The Latin word lympha most basically means “water”, but the Romans connected it with the Greek nympha by popular etymology as evidenced by Varro (L.L. 7.87). The Augustan poets frequently engaged in wordplay exploiting this etymology (Hor. Carm. 2.3.15-16, Prop. 1.2.12 et al.). I maintain that Vergil makes similar puns in Book 4 of the Aeneid. The word lympha only appears twice in the entire book. Both times, the word is in connection with Anna. Once Dido decides that she wants to die, she enjoins her maidservant to instruct Anna to sprinkle her body with water (lympha) from a river (fluviale) to prepare herself for Dido’s ritual (4.634-6). It seems striking that Dido here specifies that water must come from a river given that Anna Perenna was associated with the Numicus River. When Anna realizes that Dido has stabbed herself, she asks for water (lymphis) so that she can wash (abluam) Dido’s wounds (4.683-4). Once again, lympha is used of Anna. Also, the verb abluere has a special significance. Every other time this verb appears in the Aeneid, it describes a cleansing with river water (2.720, 9.818). The verb elsewhere has a connection to a divine or ritualistic lavatio in a natural body of water (Ov.
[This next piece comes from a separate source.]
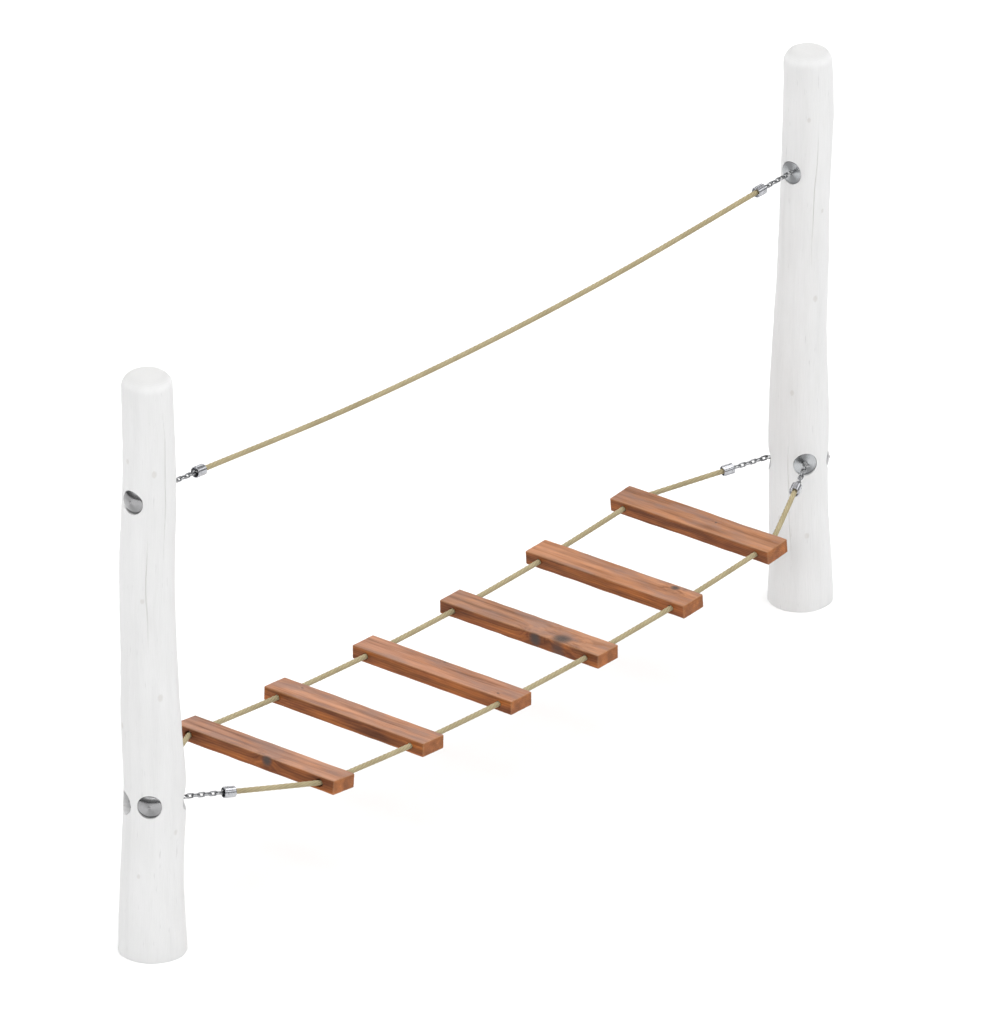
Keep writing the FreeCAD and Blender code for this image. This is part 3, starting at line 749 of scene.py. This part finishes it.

Met. 14. 601, Tac. Germ. 40, V. Fl. 9.208 et al.). This punning of nympha and lympha would be in line with wordplay Vergil employs throughout his poetry as evidenced by O’Hara (1996). It also seems fitting that Anna’s lympha is needed for sacrificial and funerary occasions since Servius tell us that the water used in libations to Vesta had to come from the Numicus (ad A. 7.150), and this is the body of water in which Anna drowned in Ovid’s version of the story (Fast. 3.647-654). Furthermore, the remains of a fountain with dedications to Anna Perenna were discovered in 1999 which shows evidence of cult activity dating back to the 4th or 3rd century BCE (Piranomonte 2010: 191-196). From these finds, we can gather that the connection between Anna Perenna and water goes back long before Ovid.

In light of these observations, I argue that Vergil was aware of this assimilation of Anna Perenna and Anna of Carthage.